• SET TASK: Below are some records; quote exactly the lines from the one that contains "-1, lift: LAY_GAP" through the one that contains "obj.matrix_world = Matrix.Identity(4)", inclusive, and no others.

• • •

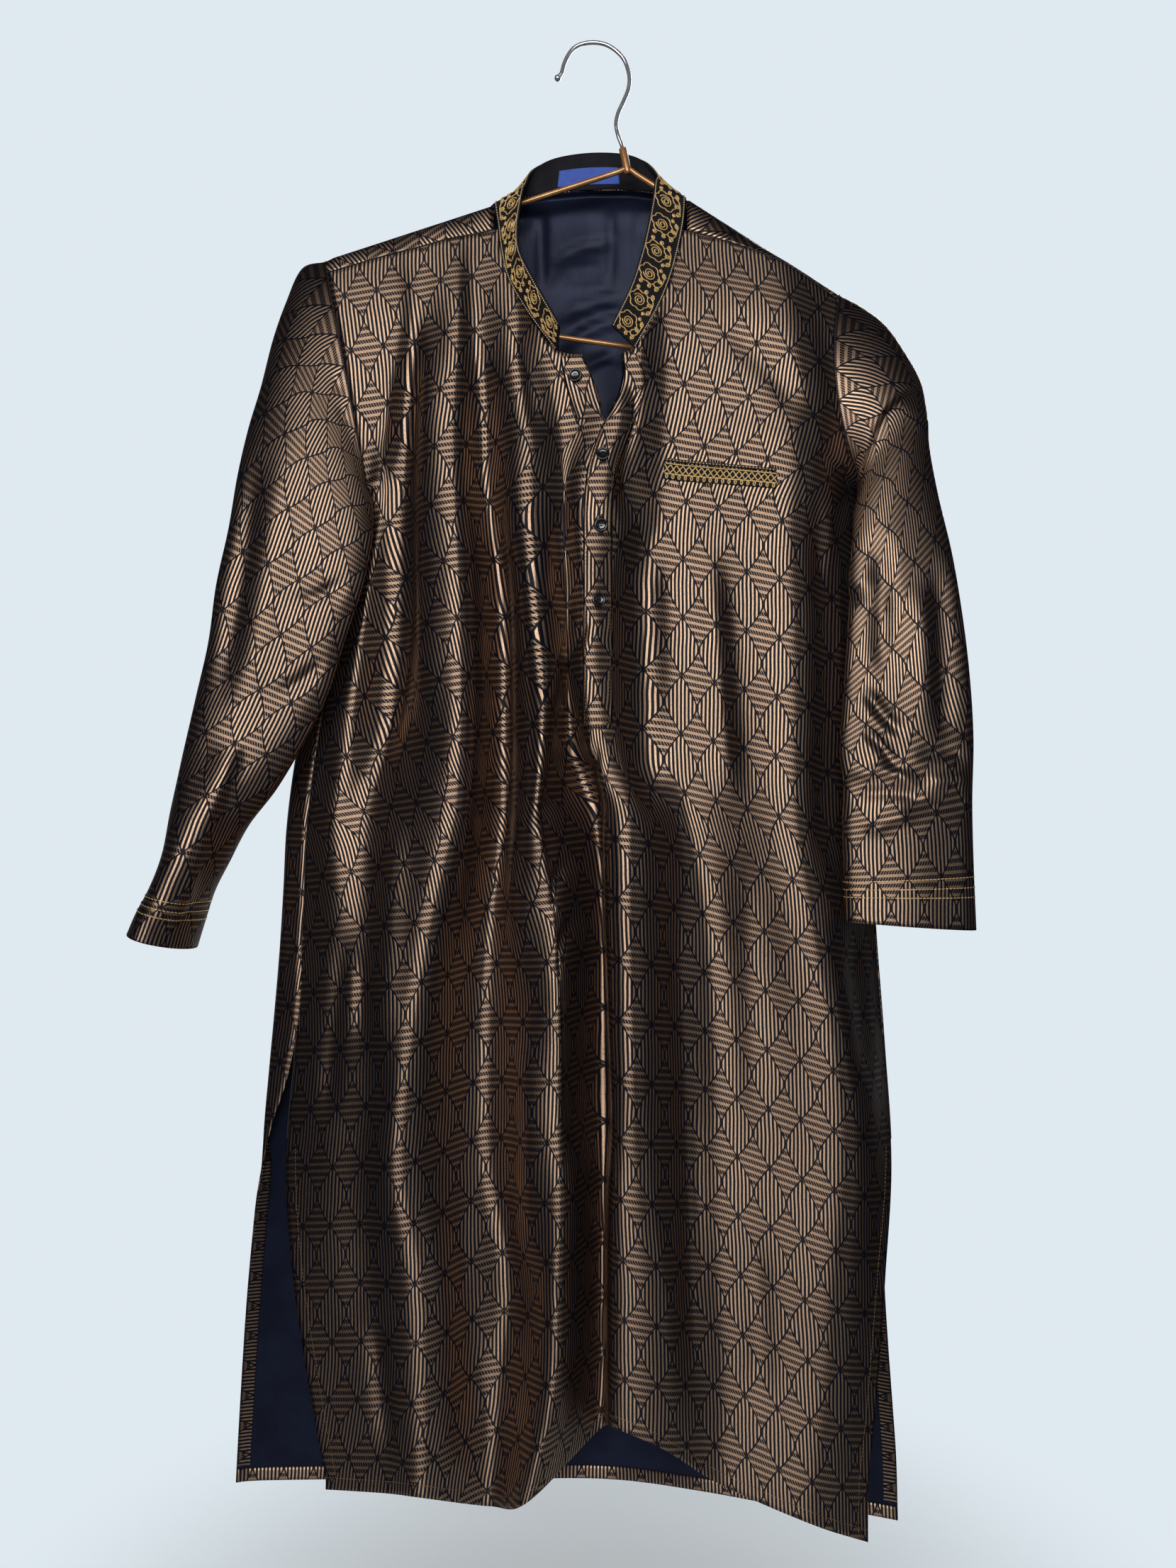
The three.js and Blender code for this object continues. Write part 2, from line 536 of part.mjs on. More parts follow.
// Boolean cuts and joins
function solid(geometry) {
  return new wasm.Manifold(new wasm.Mesh({
    numProp: 3,
    vertProperties: new Float32Array(geometry.attributes.position.array),
    triVerts: new Uint32Array(geometry.index.array),
  }));
}

function fromSolid(made) {
  const mesh = made.getMesh();
  const geometry = new THREE.BufferGeometry();
  geometry.setAttribute('position', new THREE.BufferAttribute(new Float32Array(mesh.vertProperties), 3));
  geometry.setIndex(new THREE.BufferAttribute(new Uint32Array(mesh.triVerts), 1));
  return geometry;
}

// What is left of a geometry after the cutters, without the crumbs along the cut
function cut(geometry, ...cutters) {
  const rest = cutters.reduce((left, cutter) => left.subtract(solid(cutter)), solid(geometry));
  const pieces = rest.decompose().sort((a, b) => b.volume() - a.volume());
  return fromSolid(pieces[0]);
}

function join(first, second) {
  return fromSolid(solid(first).add(solid(second)));
}

// A prism with the given outline: seen from the front it runs along y, seen from above along z
function prism(outline, from, to, seenFrom) {
  const corners = outline.map(([u, v]) => (seenFrom === 'front' ? [u, from, v] : [u, v, from]));
  const ends = outline.map(([u, v]) => (seenFrom === 'front' ? [u, to, v] : [u, v, to]));
  const points = [...corners, ...ends].map((p) => new THREE.Vector3(...p));
  const count = outline.length;
  const flat = outline.map(([u, v]) => new THREE.Vector2(u, v));
  const faces = [];
  for (const [a, b, c] of THREE.ShapeUtils.triangulateShape(flat, [])) {
    faces.push(a, b, c, count + a, count + c, count + b);
  }
  const clockwise = THREE.ShapeUtils.isClockWise(flat);
  for (let i = 0; i < count; i += 1) {
    const j = (i + 1) % count;
    if (clockwise) faces.push(i, j, count + j, i, count + j, count + i);
    else faces.push(i, count + j, j, i, count + i, count + j);
  }
  const geometry = new THREE.BufferGeometry();
  geometry.setAttribute('position', new THREE.Float32BufferAttribute(points.flatMap((p) => p.toArray()), 3));
  geometry.setIndex(signedVolume(points, faces) < 0 ? faces.reverse() : faces);
  return geometry;
}

// A round wire through points, closed on itself or with flat ends
function wire(points, radius, steps, closed) {
  const curve = new THREE.CatmullRomCurve3(points, closed, 'centripetal');
  const tube = [];
  const count = closed ? steps : steps + 1;
  for (let i = 0; i < count; i += 1) {
    const at = i / steps;
    const centre = curve.getPointAt(at);
    const ahead = curve.getTangentAt(at);
    const sideways = new THREE.Vector3(0, 1, 0);
    const up = ahead.clone().cross(sideways).normalize();
    const ring = [];
    for (let k = 0; k < WIRE_SIDES; k += 1) {
      const angle = (2 * Math.PI * k) / WIRE_SIDES;
      ring.push(centre.clone().addScaledVector(up, radius * Math.cos(angle))
        .addScaledVector(sideways, radius * Math.sin(angle)));
    }
    tube.push(ring);
  }
  return closedTube(tube, closed);
}

function closedTube(rings, closed) {
  const sides = rings[0].length;
  const points = rings.flat();
  const faces = [];
  const turns = closed ? rings.length : rings.length - 1;
  for (let i = 0; i < turns; i += 1) {
    const next = (i + 1) % rings.length;
    for (let k = 0; k < sides; k += 1) {
      const [a, b] = [i * sides + k, i * sides + ((k + 1) % sides)];
      const [c, d] = [next * sides + ((k + 1) % sides), next * sides + k];
      faces.push(a, b, c, a, c, d);
    }
  }
  if (!closed) {
    const end = (rings.length - 1) * sides;
    for (let k = 1; k < sides - 1; k += 1) faces.push(0, k + 1, k, end, end + k, end + k + 1);
  }
  const geometry = new THREE.BufferGeometry();
  geometry.setAttribute('position', new THREE.Float32BufferAttribute(points.flatMap((p) => p.toArray()), 3));
  geometry.setIndex(signedVolume(points, faces) < 0 ? faces.reverse() : faces);
  return geometry;
}

const inPlane = (pairs) => pairs.map(([x, z]) => new THREE.Vector3(x, 0, z));

// A turned piece on an axis: profile pairs are radius and distance along the axis
function turned(profile, sides, from, direction) {
  const rings = profile.map(([radius, height]) => Array.from({ length: sides }, (_, k) => {
    const angle = (2 * Math.PI * k) / sides;
    return new THREE.Vector3(radius * Math.cos(angle), height, radius * Math.sin(angle));
  }));
  const geometry = closedTube(rings, false);
  const up = new THREE.Vector3(0, 1, 0);
  const turn = new THREE.Quaternion().setFromUnitVectors(up, direction.clone().normalize());
  return geometry.applyQuaternion(turn).translate(from.x, from.y, from.z);
}

function hangerFrame() {
  const loop = wire(inPlane(HANGER_LOOP), HANGER_RADIUS, WIRE_STEPS.loop, true);
  const [low, high] = inPlane([SOCKET.to, SOCKET.from]);
  const direction = high.clone().sub(low);
  const length = direction.length();
  const sleeve = turned([[SOCKET.radius, 0], [SOCKET.radius, length]], SOCKET.sides, low, direction);
  const boreEnds = [[SOCKET.bore, length - SOCKET.depth], [SOCKET.bore, length + 1]];
  return cut(join(loop, sleeve), turned(boreEnds, SOCKET.sides, low, direction));
}

function hangerHook() {
  const path = wire(inPlane(HOOK), HOOK_RADIUS, WIRE_STEPS.hook, false);
  const tip = inPlane([HOOK[0]])[0];
  const profile = BEAD_PROFILE.map(([radius, height]) => [radius * HOOK_BEAD, height * HOOK_BEAD]);
  return join(path, turned(profile, BEAD_SIDES, tip, new THREE.Vector3(0, 0, 1)));
}

// A strip lying on the front: rows of points taken from the panel and moved out
function stripGrid({ z: heights, left, right, rows, across }) {
  return Array.from({ length: rows + 1 }, (_, r) => {
    const z = heights[0] + ((heights[heights.length - 1] - heights[0]) * r) / rows;
    const [from, to] = [along(heights, left, z), along(heights, right, z)];
    return Array.from({ length: across + 1 }, (_unused, k) => {
      const x = from + ((to - from) * k) / across;
      return new THREE.Vector3(x, depthAt(frontGrid, x, z), z);
    });
  });
}

function weltGrid() {
  const [a, b, c, d] = WELT.corners.map(([x, z]) => new THREE.Vector2(x, z));
  const placeAt = (r, k) => {
    const high = a.clone().lerp(b, k / WELT.along);
    const low = d.clone().lerp(c, k / WELT.along);
    const { x, y: z } = high.lerp(low, r / WELT.across);
    return new THREE.Vector3(x, depthAt(frontGrid, x, z), z);
  };
  return Array.from({ length: WELT.across + 1 }, (_, r) => (
    Array.from({ length: WELT.along + 1 }, (_unused, k) => placeAt(r, k))));
}

function button([x, z]) {
  const y = depthAt(frontGrid, x, z);
  const slope = (dx, dz) => (depthAt(frontGrid, x + dx, z + dz) - depthAt(frontGrid, x - dx, z - dz))
    / (2 * BUTTON_RADIUS);
  const slopeX = slope(BUTTON_RADIUS, 0);
  const slopeZ = slope(0, BUTTON_RADIUS);
  const normal = new THREE.Vector3(slopeX, -1, slopeZ).normalize();
  const place = new THREE.Vector3(x, y, z).addScaledVector(normal, LAY_GAP + TRIM + BUTTON_LIFT);
  const face = BUTTON_RADIUS - BUTTON_CHAMFER;
  const shoulder = BUTTON_HEIGHT - BUTTON_CHAMFER;
  const profile = [
    [face, 0], [BUTTON_RADIUS, BUTTON_CHAMFER], [BUTTON_RADIUS, shoulder], [face, BUTTON_HEIGHT],
  ];
  return turned(profile, BUTTON_SIDES, place, normal);
}

const sleeveLeft = sleeveGrid(LEFT_SLEEVE);
const sleeveRight = sleeveGrid(RIGHT_SLEEVE);
const collarGrid = bandGrid(0, 1, 0, 1, COLLAR_STEPS, COLLAR_ROWS);
const hangerRoom = wire(inPlane(HANGER_LOOP), HANGER_RADIUS + WIRE_ROOM, WIRE_STEPS.loop, true);

const part = new THREE.Group();
function addPiece(name, geometry, look) {
  const mesh = new THREE.Mesh(geometry, new THREE.MeshStandardMaterial(look));
  mesh.name = name;
  part.add(mesh);
}

const sleeveWalls = {
  left: { thickness: CLOTH, around: true, flip: -1 },
  right: { thickness: CLOTH, around: true },
};
const grownSleeves = [
  wall(sleeveLeft, { ...sleeveWalls.left, grow: SEAM_GAP }),
  wall(sleeveRight, { ...sleeveWalls.right, grow: SEAM_GAP }),
];
const onCollar = { flip: -1 };
const grownCollar = wall(collarGrid, { ...onCollar, thickness: BAND, grow: SEAM_GAP });

function backPanel() {
  const neck = BACK_NECK.map(([x, y]) => [x, y - NECK_CUT.inset]);
  const ends = [BACK_NECK[BACK_NECK.length - 1], BACK_NECK[0]];
  const corners = ends.map(([x]) => [x, NECK_CUT.forward]);
  const opening = prism([...neck, ...corners], NECK_CUT.low, NECK_CUT.high, 'above');
  return cut(wall(backGrid, { thickness: CLOTH }), opening, ...grownSleeves, grownCollar, hangerRoom);
}

function frontPanel() {
  const opening = prism(FRONT_NECK, SLIT_CUT.near, SLIT_CUT.far, 'front');
  const grownBack = wall(backGrid, { thickness: CLOTH, grow: SEAM_GAP });
  const whole = wall(frontGrid, { thickness: CLOTH, flip: -1 });
  return cut(whole, opening, ...grownSleeves, grownCollar, grownBack);
}

const onFront = { thickness: TRIM, flip: -1, lift: LAY_GAP + TRIM };
const inCollar = { ...onCollar, thickness: LABEL.thickness, lift: -BAND - SEAM_GAP };

addPiece('front_panel', frontPanel(), jacquard);
addPiece('back_panel', backPanel(), jacquard);
addPiece('sleeve_left', wall(sleeveLeft, sleeveWalls.left), jacquard);
addPiece('sleeve_right', wall(sleeveRight, sleeveWalls.right), jacquard);
addPiece('collar_band', wall(collarGrid, { ...onCollar, thickness: BAND }), bandCloth);
addPiece('placket', wall(stripGrid(PLACKET), onFront), jacquard);
addPiece('placket_underlap', wall(stripGrid(UNDERLAP), onFront), jacquard);
addPiece('pocket_welt', wall(weltGrid(), onFront), goldLace);
addPiece('neck_label', wall(labelGrid(), inCollar), blueTape);
BUTTONS.forEach((place, i) => addPiece(`button_${i + 1}`, button(place), blackPlastic));
addPiece('hanger_frame', hangerFrame(), bronze);
addPiece('hanger_hook', hangerHook(), chrome);

export default part;
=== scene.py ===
"""The looks of a jacquard kurta on a wire hanger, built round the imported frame.

Tables are in millimetres, in the frame of the model: the origin is the inside top of the hook,
+X is to the right seen from the front, and the front of the garment faces -Y.
"""
import math

import bmesh
import bpy
import numpy as np
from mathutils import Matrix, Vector
from mathutils.bvhtree import BVHTree


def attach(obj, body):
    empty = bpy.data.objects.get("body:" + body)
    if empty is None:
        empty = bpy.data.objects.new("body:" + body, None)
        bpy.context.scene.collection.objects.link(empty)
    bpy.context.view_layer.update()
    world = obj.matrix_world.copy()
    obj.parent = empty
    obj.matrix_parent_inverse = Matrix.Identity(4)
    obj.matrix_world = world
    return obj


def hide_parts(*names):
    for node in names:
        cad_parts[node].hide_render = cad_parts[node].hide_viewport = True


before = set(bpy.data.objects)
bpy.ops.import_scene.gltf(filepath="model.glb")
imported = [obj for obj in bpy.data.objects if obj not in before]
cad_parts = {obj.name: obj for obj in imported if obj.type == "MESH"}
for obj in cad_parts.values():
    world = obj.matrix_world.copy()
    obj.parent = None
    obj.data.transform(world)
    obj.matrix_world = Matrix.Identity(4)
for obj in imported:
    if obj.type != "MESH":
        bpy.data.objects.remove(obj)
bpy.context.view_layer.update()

# Driving sizes
MM = 0.001
CLOTH = 1.0
BAND = 1.6
TRIM = 0.9
CELL = 3.6
SEAM_FADE = 16.0
CREASE_STEPS = 16
SLIT_TOP = -880.0
HANGER_RADIUS = 2.15
HOOK_RADIUS = 1.6
HOOK_BEAD = 2.6
BUTTON_RADIUS = 5.2
BUTTON_HEIGHT = 2.2
LAY_GAP = 0.6
APEX = (25.0, -100.0)
ARM_SLOPE = {"left": 0.325, "right": 0.63}
CREST_LIFT = 4.05
CREST_SIDE = {"y": 7.0, "drop": 3.1, "behind": 0.9}

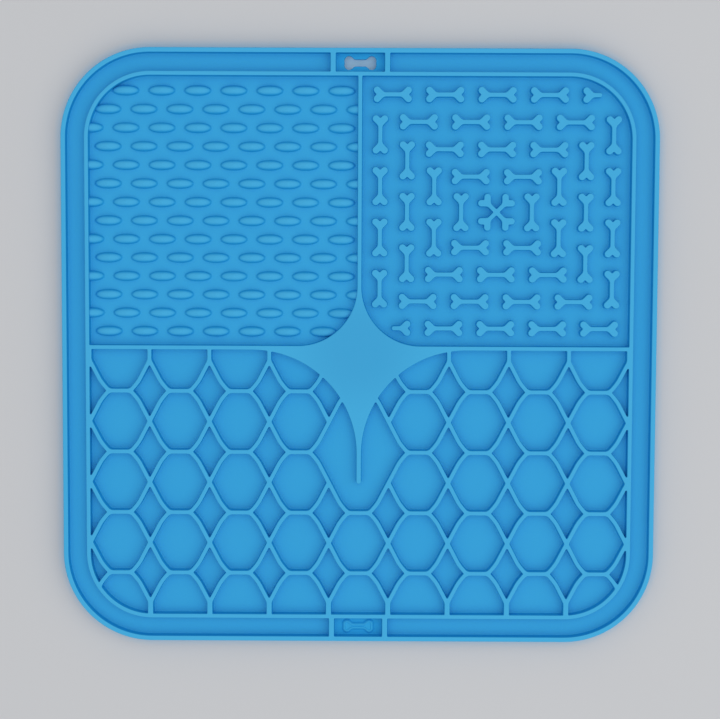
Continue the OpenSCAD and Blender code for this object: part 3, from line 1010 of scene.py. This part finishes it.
# The mat covers what is less than its corner radius away from the square of its corner middles.
corner = (CORNER_MIDDLE * MM, CORNER_MIDDLE * MM, 1.0)
past_corner = vector_maths("SUBTRACT", vector_maths("ABSOLUTE", place), corner)
past_corner = vector_maths("MAXIMUM", past_corner, (0.0, 0.0, 0.0))
from_corner = vector_maths("LENGTH", past_corner, out="Value")
round_mat = mask(from_corner, (CORNER_R + 4.0) * MM, (CORNER_R - 2.0) * MM)
under_mat = mask(from_corner, (CORNER_R - 1.0) * MM, (CORNER_R - 2.0) * MM, rise="LINEAR")
painted_mat_light = tinted(under_mat, BOUNCED_LIGHT_BLUE, THROUGH_MAT_LIGHT_BLUE)
tone = tinted(round_mat, tinted(haze, TABLE_GREY, TABLE_PALE_GREY), painted_mat_light)
finish = {"Base Color": tone, "Roughness": haze * 0.1 + 0.6}
surface = shade.node("ShaderNodeBsdfPrincipled", {}, finish)
shade.node("ShaderNodeOutputMaterial", {}, {"Surface": surface})
mesh = bpy.data.meshes.new("table")
corners = box(-TABLE_HALF, -TABLE_HALF, TABLE_HALF, TABLE_HALF).tolist()
mesh.from_pydata([(x, y, 0) for x, y in corners], [], [(0, 1, 2, 3)])
mesh.materials.append(table_material)
table = bpy.data.objects.new("table", mesh)
bpy.context.scene.collection.objects.link(table)
table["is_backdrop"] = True

lamp = bpy.data.lights.new("wide_light", "AREA")
lamp.size = 2.0
lamp.energy = 7.5
light = bpy.data.objects.new("wide_light", lamp)
light.location = (0.26, -0.14, 1.0)
light.rotation_euler = (-light.location).to_track_quat("-Z", "Y").to_euler()
bpy.context.scene.collection.objects.link(light)
world = bpy.data.worlds.new("studio")
world.use_nodes = True
world.node_tree.nodes["Background"].inputs["Color"].default_value = (0.97, 0.98, 1.0, 1)
world.node_tree.nodes["Background"].inputs["Strength"].default_value = 0.56
bpy.context.scene.world = world
bpy.context.scene.view_settings.view_transform = "Standard"

lens = bpy.data.cameras.new("camera")
lens.sensor_width = 36.0
lens.lens = 82.07
lens.clip_start = 0.01
camera = bpy.data.objects.new("camera", lens)
camera.matrix_world = Matrix(
    (
        (0.99998702, -0.00444488, 0.00249137, 0.00167193),
        (0.00425986, 0.99754468, 0.06990328, 0.03480785),
        (-0.00279597, -0.06989176, 0.99755066, 0.55738054),
        (0.0, 0.0, 0.0, 1.0),
    )
)
bpy.context.scene.collection.objects.link(camera)
bpy.context.scene.camera = camera

low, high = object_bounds()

• • •

• EXERCISE OUTPUT:
const onFront = { thickness: TRIM, flip: -1, lift: LAY_GAP + TRIM };
const inCollar = { ...onCollar, thickness: LABEL.thickness, lift: -BAND - SEAM_GAP };

addPiece('front_panel', frontPanel(), jacquard);
addPiece('back_panel', backPanel(), jacquard);
addPiece('sleeve_left', wall(sleeveLeft, sleeveWalls.left), jacquard);
addPiece('sleeve_right', wall(sleeveRight, sleeveWalls.right), jacquard);
addPiece('collar_band', wall(collarGrid, { ...onCollar, thickness: BAND }), bandCloth);
addPiece('placket', wall(stripGrid(PLACKET), onFront), jacquard);
addPiece('placket_underlap', wall(stripGrid(UNDERLAP), onFront), jacquard);
addPiece('pocket_welt', wall(weltGrid(), onFront), goldLace);
addPiece('neck_label', wall(labelGrid(), inCollar), blueTape);
BUTTONS.forEach((place, i) => addPiece(`button_${i + 1}`, button(place), blackPlastic));
addPiece('hanger_frame', hangerFrame(), bronze);
addPiece('hanger_hook', hangerHook(), chrome);

export default part;
=== scene.py ===
"""The looks of a jacquard kurta on a wire hanger, built round the imported frame.

Tables are in millimetres, in the frame of the model: the origin is the inside top of the hook,
+X is to the right seen from the front, and the front of the garment faces -Y.
"""
import math

import bmesh
import bpy
import numpy as np
from mathutils import Matrix, Vector
from mathutils.bvhtree import BVHTree


def attach(obj, body):
    empty = bpy.data.objects.get("body:" + body)
    if empty is None:
        empty = bpy.data.objects.new("body:" + body, None)
        bpy.context.scene.collection.objects.link(empty)
    bpy.context.view_layer.update()
    world = obj.matrix_world.copy()
    obj.parent = empty
    obj.matrix_parent_inverse = Matrix.Identity(4)
    obj.matrix_world = world
    return obj


def hide_parts(*names):
    for node in names:
        cad_parts[node].hide_render = cad_parts[node].hide_viewport = True


before = set(bpy.data.objects)
bpy.ops.import_scene.gltf(filepath="model.glb")
imported = [obj for obj in bpy.data.objects if obj not in before]
cad_parts = {obj.name: obj for obj in imported if obj.type == "MESH"}
for obj in cad_parts.values():
    world = obj.matrix_world.copy()
    obj.parent = None
    obj.data.transform(world)
    obj.matrix_world = Matrix.Identity(4)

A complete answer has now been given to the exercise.